Skulason v. CalBRE

Court Permits CalBRE to Post an Agent’s Convictions,

Even Though the Convictions Were Dismissed

 

 

In Skulason v. California Bureau of Real Estate, a California Appellate Court recently held that the California Bureau of Real Estate ("CalBRE") had no mandatory duty to remove from its website publicly available information about a real estate licensee's convictions, including convictions that were subsequently, dismissed.  In Skulason, licensee Brenda Skulason, sued CalBRE claiming that it had improperly refused to remove from its public website a document revealing that she had been previously convicted of three (3) misdemeanors.  She asserted that CalBRE was required to remove the document, because the convictions, while valid when entered, had subsequently been dismissed.  According to the agent, even though her prior convictions were not confidential, the disclosure of those convictions on the website imposed a penalty, because the Bureau was “going out of its way to disseminate the information” by “publishing the convictions to potential employers with full knowledge that the convictions were now expunged.”  The trial court agreed with Ms.
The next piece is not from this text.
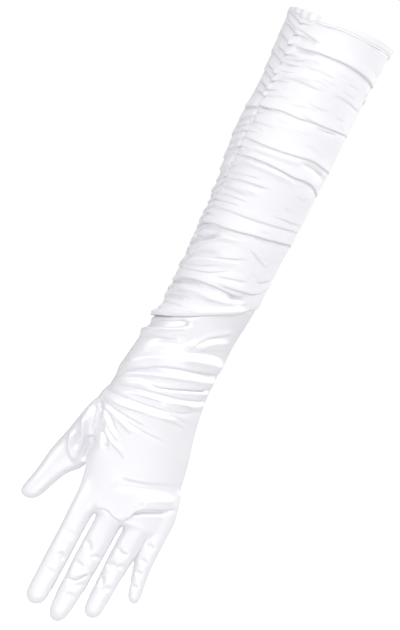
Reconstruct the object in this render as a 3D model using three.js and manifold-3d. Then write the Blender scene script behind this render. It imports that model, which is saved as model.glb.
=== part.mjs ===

Skulason and entered judgment in favor of Skulason.  The court of appeals reversed holding that CalBRE had no mandatory duty to remove the information from its website.  As the agent acknowledged, the information was publicly available.  The court found no authority establishing any duty that would restrict CalBRE's ability to post publically available information about a licensee on its website.  Skulason also failed to provide any authority for her position that the Bureau had a duty, even if it disclosed the convictions, to disclose that the convictions had been dismissed.